Task statement: Write out each line of the material again, word for word.
— begin Dataset excerpt —
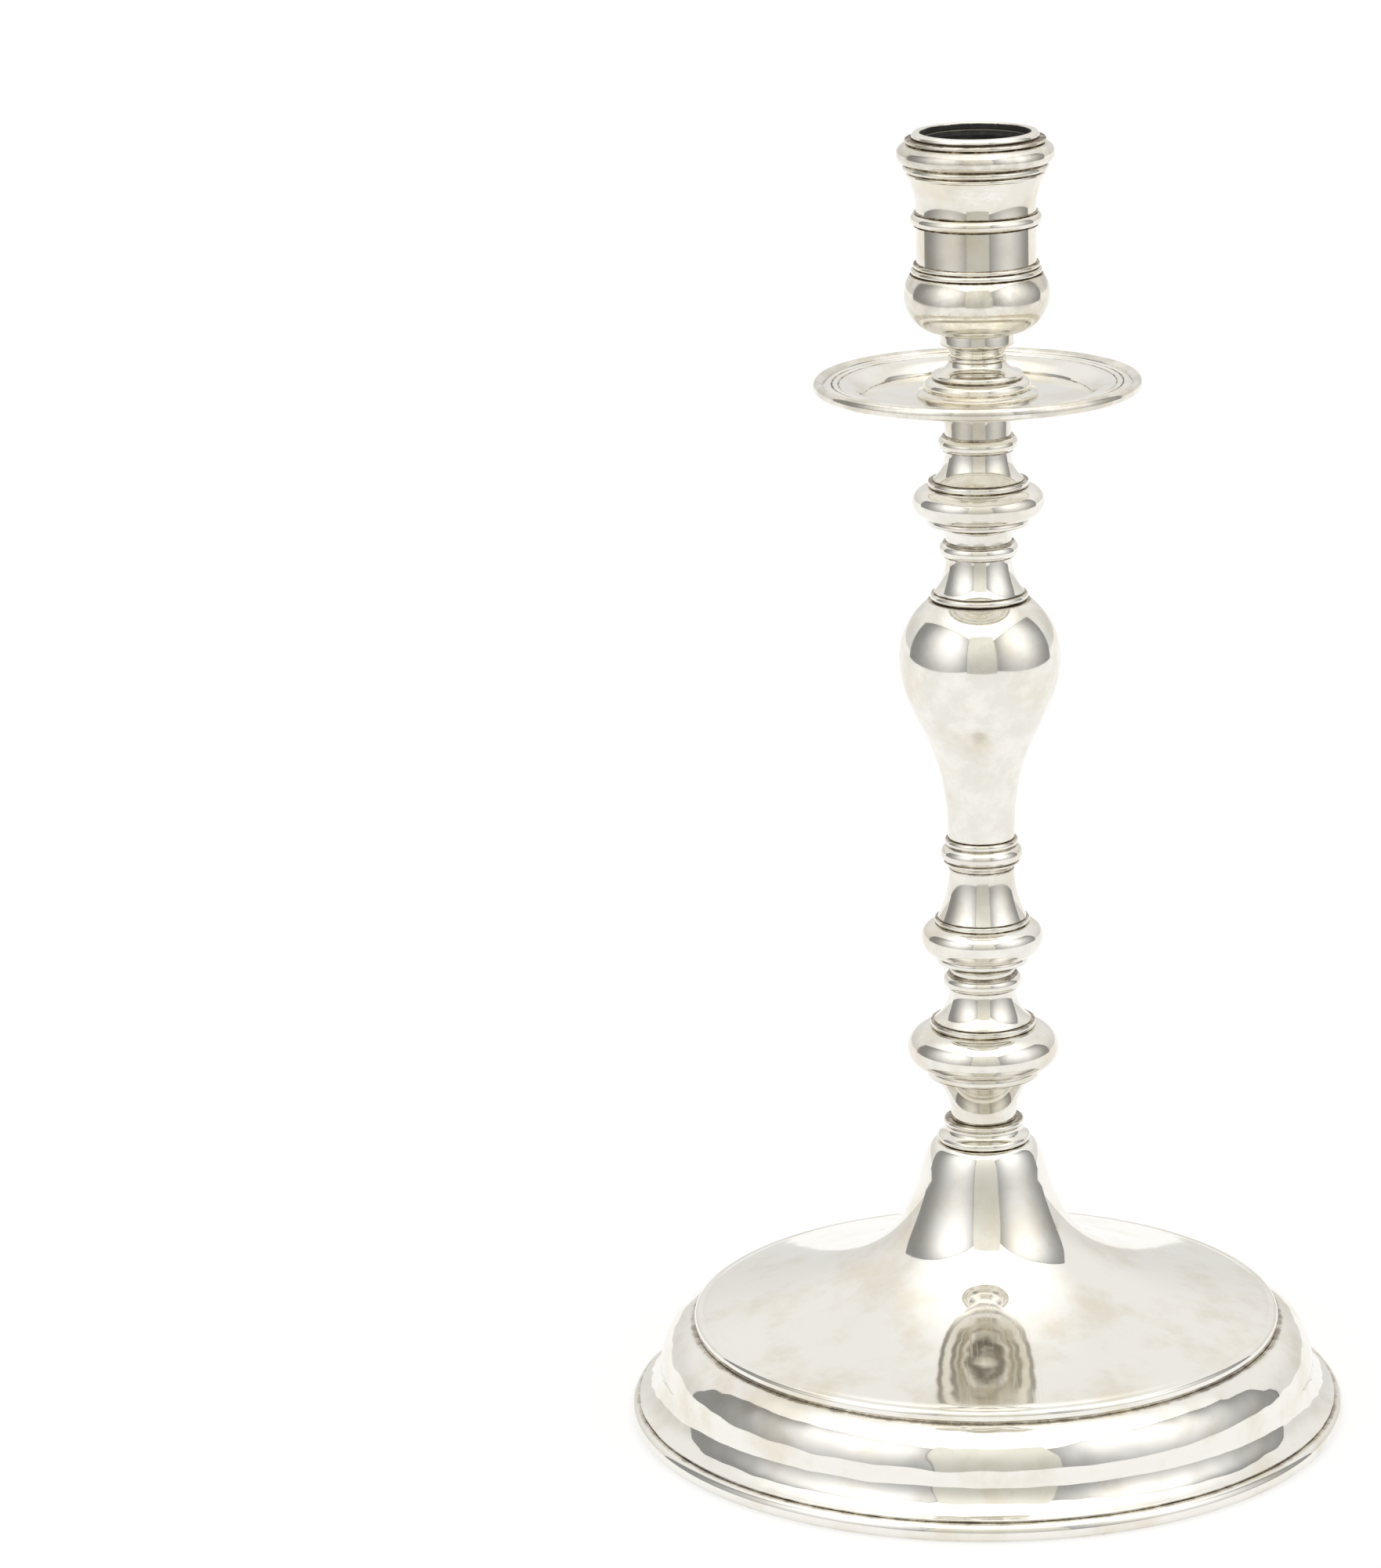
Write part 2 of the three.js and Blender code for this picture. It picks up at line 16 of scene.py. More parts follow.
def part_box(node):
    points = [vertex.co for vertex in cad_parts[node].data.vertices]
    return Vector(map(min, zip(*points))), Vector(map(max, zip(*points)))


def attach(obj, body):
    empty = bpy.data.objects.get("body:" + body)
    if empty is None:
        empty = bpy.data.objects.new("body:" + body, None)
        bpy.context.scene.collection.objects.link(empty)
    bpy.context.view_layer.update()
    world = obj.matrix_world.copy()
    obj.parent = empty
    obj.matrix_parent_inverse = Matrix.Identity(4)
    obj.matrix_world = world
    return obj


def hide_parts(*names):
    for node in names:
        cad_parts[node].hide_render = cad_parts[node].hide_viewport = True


bl_info = {
    "name": "Silver Candlestick",
    "version": (1, 0, 0),
    "blender": (4, 5, 0),
    "location": "3D View > Sidebar > Candlestick",
    "description": "Makes a turned silver candlestick and the studio round it",
    "category": "Add Mesh",
}

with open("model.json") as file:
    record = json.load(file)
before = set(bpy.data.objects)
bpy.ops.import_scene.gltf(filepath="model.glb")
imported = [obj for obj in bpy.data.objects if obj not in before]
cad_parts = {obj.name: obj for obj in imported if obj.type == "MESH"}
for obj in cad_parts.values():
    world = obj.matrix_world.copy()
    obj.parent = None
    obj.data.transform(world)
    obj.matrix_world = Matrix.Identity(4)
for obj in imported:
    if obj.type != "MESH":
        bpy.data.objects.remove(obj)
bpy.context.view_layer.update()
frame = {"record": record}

MM = 0.001
STEP = 0.35  # longest stretch of a curved outline
FLAT_STEP = 0.9  # longest stretch of a straight one
JOIN = 0.11  # how far a piece reaches over the gap to its neighbour
SOFT = 0.14  # radius of a polished edge
SHARP = 0.3  # least turn of an outline that counts as a sharp corner, in radians
GROOVE_REACH = 0.45  # how far tarnish spreads from a groove
FULL_GROOVE = 1.3  # inward turn of an outline that fills with tarnish, in radians
TINY = 1e-6
GROOVE = "groove"
THREAD = "thread"
FULL_TURN = 2 * math.pi

ScrewThread = namedtuple("ScrewThread", "root low high pitch depth")
NO_THREAD = ScrewThread(root=0.0, low=0.0, high=0.0, pitch=2.0, depth=0.0)


# ---------- outlines ----------


def place(node, below=JOIN, above=JOIN):
    """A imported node's radius, and its lowest and highest height, reached out to meet its neighbours."""
    low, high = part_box(node)
    return high.x / MM, low.z / MM - below, high.z / MM + above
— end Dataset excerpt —
Output for this task:
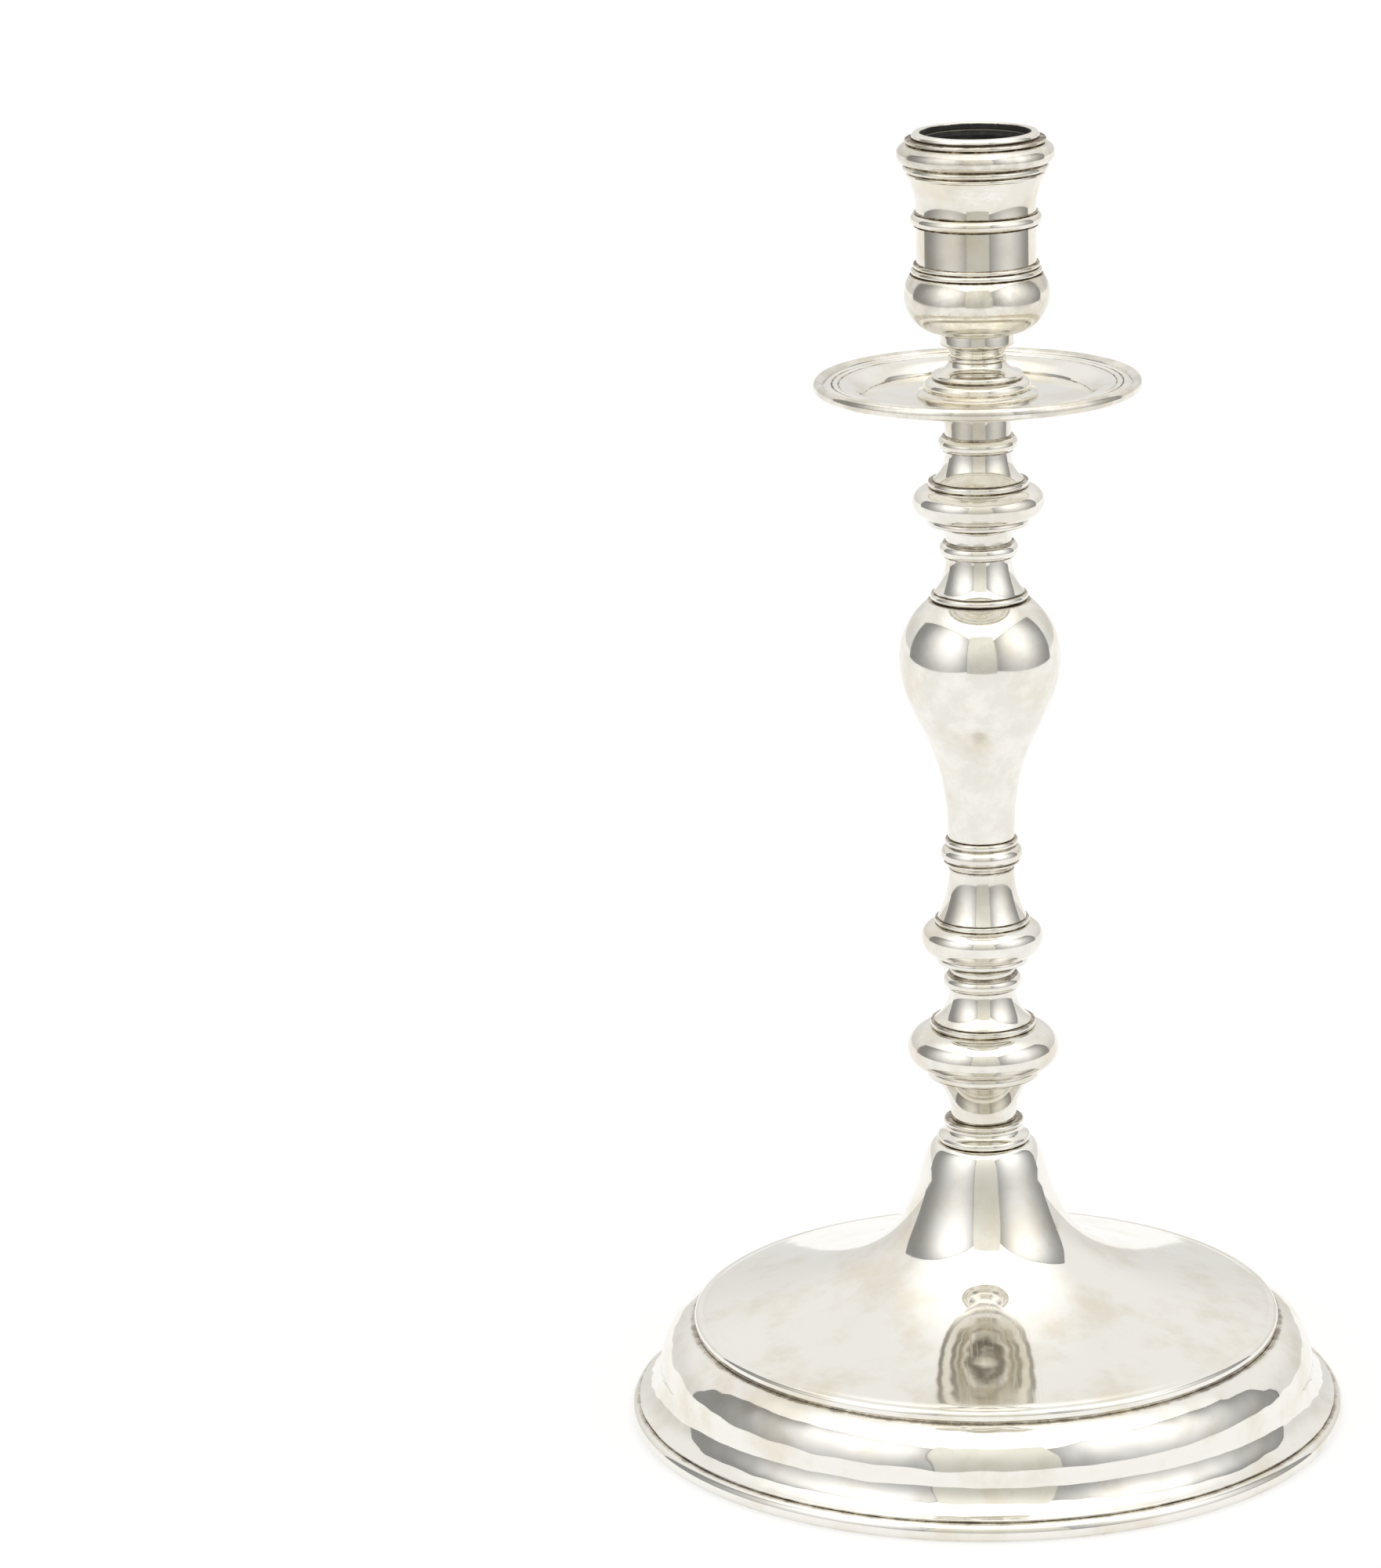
Write part 2 of the three.js and Blender code for this picture. It picks up at line 16 of scene.py. More parts follow.
def part_box(node):
    points = [vertex.co for vertex in cad_parts[node].data.vertices]
    return Vector(map(min, zip(*points))), Vector(map(max, zip(*points)))


def attach(obj, body):
    empty = bpy.data.objects.get("body:" + body)
    if empty is None:
        empty = bpy.data.objects.new("body:" + body, None)
        bpy.context.scene.collection.objects.link(empty)
    bpy.context.view_layer.update()
    world = obj.matrix_world.copy()
    obj.parent = empty
    obj.matrix_parent_inverse = Matrix.Identity(4)
    obj.matrix_world = world
    return obj


def hide_parts(*names):
    for node in names:
        cad_parts[node].hide_render = cad_parts[node].hide_viewport = True


bl_info = {
    "name": "Silver Candlestick",
    "version": (1, 0, 0),
    "blender": (4, 5, 0),
    "location": "3D View > Sidebar > Candlestick",
    "description": "Makes a turned silver candlestick and the studio round it",
    "category": "Add Mesh",
}

with open("model.json") as file:
    record = json.load(file)
before = set(bpy.data.objects)
bpy.ops.import_scene.gltf(filepath="model.glb")
imported = [obj for obj in bpy.data.objects if obj not in before]
cad_parts = {obj.name: obj for obj in imported if obj.type == "MESH"}
for obj in cad_parts.values():
    world = obj.matrix_world.copy()
    obj.parent = None
    obj.data.transform(world)
    obj.matrix_world = Matrix.Identity(4)
for obj in imported:
    if obj.type != "MESH":
        bpy.data.objects.remove(obj)
bpy.context.view_layer.update()
frame = {"record": record}

MM = 0.001
STEP = 0.35  # longest stretch of a curved outline
FLAT_STEP = 0.9  # longest stretch of a straight one
JOIN = 0.11  # how far a piece reaches over the gap to its neighbour
SOFT = 0.14  # radius of a polished edge
SHARP = 0.3  # least turn of an outline that counts as a sharp corner, in radians
GROOVE_REACH = 0.45  # how far tarnish spreads from a groove
FULL_GROOVE = 1.3  # inward turn of an outline that fills with tarnish, in radians
TINY = 1e-6
GROOVE = "groove"
THREAD = "thread"
FULL_TURN = 2 * math.pi

ScrewThread = namedtuple("ScrewThread", "root low high pitch depth")
NO_THREAD = ScrewThread(root=0.0, low=0.0, high=0.0, pitch=2.0, depth=0.0)


# ---------- outlines ----------


def place(node, below=JOIN, above=JOIN):
    """A imported node's radius, and its lowest and highest height, reached out to meet its neighbours."""
    low, high = part_box(node)
    return high.x / MM, low.z / MM - below, high.z / MM + above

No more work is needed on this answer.